OpenAI has unveiled o3 and o4-mini, the newest additions to its o-series lineup that the company claims are its most intelligent models to date.
According to OpenAI, a key advancement is the models’ ability to function as agents by using and combining all tools available in ChatGPT, including web search, Python data analysis, image analysis, and image generation.
The models have reportedly learned to determine independently when and how to employ various tools to solve complex problems, typically completing tasks in under a minute.
OpenAI demonstrates this capability with an energy consumption prompt example, where the model combines web search, Python analysis, chart creation, and explanation to present a comprehensive solution.
Ad
Video: OpenAI
Thinking with images
Another significant advancement is the models’ ability to integrate images directly into their internal chain of thought, “thinking” with them rather than merely “seeing” them.
This capability is enhanced by native use of image manipulation tools like zooming, cropping, or rotating directly within the reasoning process, as OpenAI explains in a blog post about visual thinking abilities.
In one example, OpenAI shows how the AI model zooms in on upside-down illegible handwriting, flips the image, and then correctly transcribes it.

According to OpenAI, the combination of improved reasoning and full tool access leads to significantly stronger performance on academic benchmarks and real-world tasks. The goal is to create a more agent-like ChatGPT that can execute tasks more independently.
Recommendation
Video: OpenAI
Setting new benchmark records
OpenAI o3, first introduced in December 2024 and refined since then, is reportedly the company’s most powerful reasoning model.
OpenAI says it demonstrates improvements in coding, mathematics, science, and visual perception, achieving new state-of-the-art (SOTA) results in benchmarks like Codeforces, SWE-bench, and MMMU.
The company claims o3 makes 20 percent fewer serious errors than its predecessor o1 on difficult real-world tasks, particularly in programming, business/consulting, and creative ideation. Early testers reportedly highlighted the model’s analytical rigor and hypothesis generation capabilities.

o4-mini is a smaller variant optimized for speed and cost efficiency that OpenAI says delivers remarkable performance for its size and price, particularly on mathematics, coding, and visual tasks.
On AIME 2025 with Python access, o4-mini achieves 99.5 percent, which OpenAI describes as approaching saturation of this benchmark. Compared to o3-mini, o4-mini also shows significant improvements in non-technical tasks and data science.
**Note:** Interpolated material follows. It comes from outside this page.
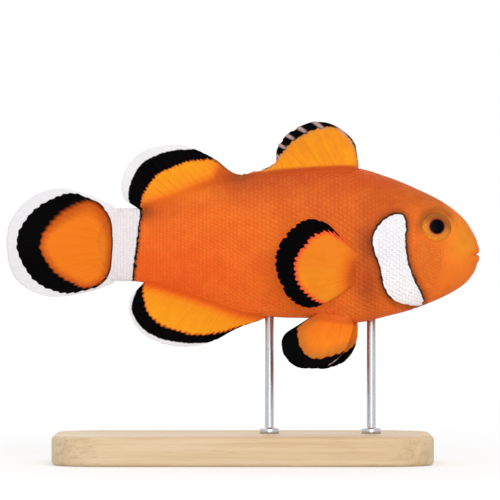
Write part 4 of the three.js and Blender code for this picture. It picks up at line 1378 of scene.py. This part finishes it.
def make_base():
    low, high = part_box("stand_base")
    half_x, half_y = (high.x - low.x) / 2, (high.y - low.y) / 2
    edge = BASE_EDGE * UNIT
    arc = np.linspace(0.0, math.pi / 2, EDGE_STEPS)
    profile = [(edge * (1 - math.sin(a)), low.z + edge * (1 - math.cos(a))) for a in arc]
    profile += [(edge * (1 - math.cos(a)), high.z - edge * (1 - math.sin(a))) for a in arc]
    rings = [base_ring(half_x, half_y, inset, z) for inset, z in profile]
    base = stacked_rings("base_plate", rings, wood_material())
    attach(base, "root")
    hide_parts("stand_base")


def make_rods():
    material = steel_material()
    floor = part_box("stand_base")[1].z
    collar, edge = COLLAR_HEIGHT * UNIT, COLLAR_EDGE * UNIT
    turn = np.arange(ROD_SIDES) * FULL_TURN / ROD_SIDES
    for word in ("front", "rear"):
        low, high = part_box(f"stand_rod_{word}")
        radius = (high.x - low.x) / 2
        wide = radius * COLLAR_WIDTH
        x, y = (high.x + low.x) / 2, (high.y + low.y) / 2
        profile = [(radius, low.z), (radius, floor - edge), (wide - edge, floor - edge), (wide, floor),
                   (wide, floor + collar - edge), (wide - edge, floor + collar),
                   (radius + edge, floor + collar), (radius, floor + collar + edge),
                   (radius, high.z - edge), (radius - edge, high.z)]
        rings = [[(x + r * math.cos(a), y + r * math.sin(a), z) for a in turn] for r, z in profile]
        rod = stacked_rings(f"rod_{word}", rings, material)
        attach(rod, "root")
        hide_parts(f"stand_rod_{word}")


# ---- Floor, light and camera ----

WHITE = (1.0, 1.0, 1.0, 1.0)
FLOOR_GREY = (0.82, 0.82, 0.82, 1.0)
FLOOR_HALF_SIZE = 4.0                  # in metres
FLOOR_GLOW_NEAR, FLOOR_GLOW_FAR = 0.30, 0.50
LIT_FLOOR_REACH, UNLIT_FLOOR_REACH = 0.30, 0.62     # how far the lamps light the floor, in metres
WORLD_LIGHT, WORLD_SEEN = 0.66, 1.0    # the world's strength as light, and as the camera sees it

# Name, place and width in metres, and power in watts.
LAMPS = [("key", (0.07, -0.41, 0.23), 0.34, 0.54),
         ("fill", (0.03, -0.42, 0.07), 0.14, 0.30),
         ("back", (-0.05, 0.35, 0.30), 0.30, 0.25)]

CAMERA_LENS, SENSOR = 400.0, 36.0
FRAME_IN_LENGTHS = 1.056               # width of the picture, in lengths of the fish
FISH_RIGHT_SHIFT = 1.22                # the middle of the picture lies this far towards the snout, in mm


def seen_directly(tree):
    """1 for what the camera sees, and for what shows in a mirror or through glass, and 0 for plain light."""
    rays = tree.nodes.new("ShaderNodeLightPath")
    seen = rays.outputs["Is Camera Ray"]
    for kind in ("Is Glossy Ray", "Is Transmission Ray"):
        either = tree.nodes.new("ShaderNodeMath")
        either.operation = "MAXIMUM"
        tree.links.new(seen, either.inputs[0])
        tree.links.new(rays.outputs[kind], either.inputs[1])
        seen = either.outputs[0]
    return seen


def floor_material():
    """White to the camera, near the lamps and far from them, and still darker where the model shades it."""
    n = Nodes("floor")
    diffuse = n.add("ShaderNodeBsdfDiffuse")
    diffuse.inputs["Color"].default_value = FLOOR_GREY
    away = n.add("ShaderNodeVectorMath", operation="LENGTH")
    n.link(n.add("ShaderNodeTexCoord").outputs["Object"], away.inputs[0])
    strength = n.rise(away.outputs["Value"], LIT_FLOOR_REACH, UNLIT_FLOOR_REACH, FLOOR_GLOW_NEAR,
                      FLOOR_GLOW_FAR)
    glow = n.add("ShaderNodeEmission")
    glow.inputs["Color"].default_value = WHITE
    n.link(n.times(seen_directly(n.tree), strength), glow.inputs["Strength"])
    both = n.add("ShaderNodeAddShader")
    n.link(diffuse.outputs[0], both.inputs[0])
    n.link(glow.outputs[0], both.inputs[1])
    n.link(both.outputs[0], n.tree.nodes["Material Output"].inputs["Surface"])
    return n.material


def make_floor():
    size, z = FLOOR_HALF_SIZE, CAD_LOW.z
    points = np.array([(-size, -size, z), (size, -size, z), (size, size, z), (-size, size, z)])
    floor = new_piece("floor", points, [np.array([[0, 1, 2, 3]])], floor_material())


def make_world():
    world = bpy.data.worlds.new("studio")
    bpy.context.scene.world = world
    world.use_nodes = True
    tree = world.node_tree
    shade = tree.nodes["Background"]
    strength = tree.nodes.new("ShaderNodeMapRange")
    strength.inputs["To Min"].default_value = WORLD_LIGHT
    strength.inputs["To Max"].default_value = WORLD_SEEN
    tree.links.new(seen_directly(tree), strength.inputs["Value"])
    tree.links.new(strength.outputs["Result"], shade.inputs["Strength"])
    shade.inputs["Color"].default_value = WHITE


def make_lights():
    """Round lamps that point at the middle of the model."""
    for name, place, size, energy in LAMPS:
        data = bpy.data.lights.new(name, "AREA")
        data.shape = "DISK"
        data.size = size
        data.energy = energy
        lamp = bpy.data.objects.new(name, data)
        lamp.location = place
        direction = (CAD_LOW + CAD_HIGH) / 2 - lamp.location
        lamp.rotation_euler = direction.to_track_quat("-Z", "Y").to_euler()
        bpy.context.scene.collection.objects.link(lamp)


def make_camera():
    data = bpy.data.cameras.new("camera")
    data.lens = CAMERA_LENS
    data.sensor_width = SENSOR
    data.clip_start = 0.01
    data.clip_end = 20.0
    camera = bpy.data.objects.new("camera", data)
    width = FRAME_IN_LENGTHS * MODEL_LENGTH * UNIT
    camera.location = (FISH_RIGHT_SHIFT * UNIT, -width * CAMERA_LENS / SENSOR, AXIS_Z)
    camera.rotation_euler = (math.pi / 2, 0.0, 0.0)
    bpy.context.scene.collection.objects.link(camera)
    bpy.context.scene.camera = camera


# ---- Everything together ----

surface = Surface()
skin_look = skin_material()
make_skin(surface, skin_look)
make_scales(surface, skin_look)
make_front_dorsal_fin()
make_rear_dorsal_fin()
make_anal_fin()
make_tail_fin()
make_pectoral_fins()
make_pelvic_fins()
make_eyes()
make_base()
make_rods()
make_floor()
make_world()
make_lights()
make_camera()
bpy.context.scene.view_settings.view_transform = "Standard"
Both models supposedly follow prompts better and deliver more useful answers that can be verified through web sources. They are also designed to behave more naturally in conversation by referencing previous interactions.
More computing power = better performance
OpenAI reports increasing computing power by an order of magnitude for reinforcement learning and inferences during the “thinking process,” and continues to see performance gains. Nevertheless, o3 and o4-mini are often not only smarter but also more cost-efficient than their predecessors o1 and o3-mini.

OpenAI feels validated in its assumption that combining reinforcement learning with longer “thinking” improves AI model performance.
Through RL, the models have also been taught when and how to use tools purposefully, enhancing their capabilities in open-ended situations, especially in visual reasoning and multi-step processes.
Codex CLI and availability
Paying ChatGPT users (Plus, Pro, Team) can now access o3, o4-mini, and o4-mini-high; Enterprise and Edu accounts will gain access soon. Free users can try o4-mini in the “Think” selection. Developers can access the models via Chat Completions API and the new Responses API. They may need to verify their organizations to gain access.
A model called o3-pro with full tool support is expected to launch in a few weeks. Future models will combine the reasoning capabilities of the o-series with the conversational and tool capabilities of the GPT series. This likely refers to GPT-5, scheduled for release this summer.
As an experiment, OpenAI is also introducing Codex CLI, a lightweight coding agent for the terminal that runs locally and utilizes the reasoning of o3/o4-mini. It enables multimodal work via the command line (screenshots, sketches) with access to local code and is available as open source on GitHub. A funding initiative of $1 million in API credits aims to support projects.
Limitations in factual knowledge and hallucinations
Despite advances in tool use and reasoning, the new models show weaknesses. In PersonQA evaluation, which tests models on questions about well-known personalities, o4-mini performs worse than o1 and o3. OpenAI attributes this to the smaller model size: “Smaller models have less world knowledge and are more prone to hallucination.”
There’s also a notable difference between o1 and o3: o3 makes more statements overall—increasing both correct and incorrect assertions. OpenAI suspects that o3’s stronger reasoning capabilities make it more likely to generate statements even when information is unclear. Whether this stems from training data, reward functions, or other factors will be examined in future studies.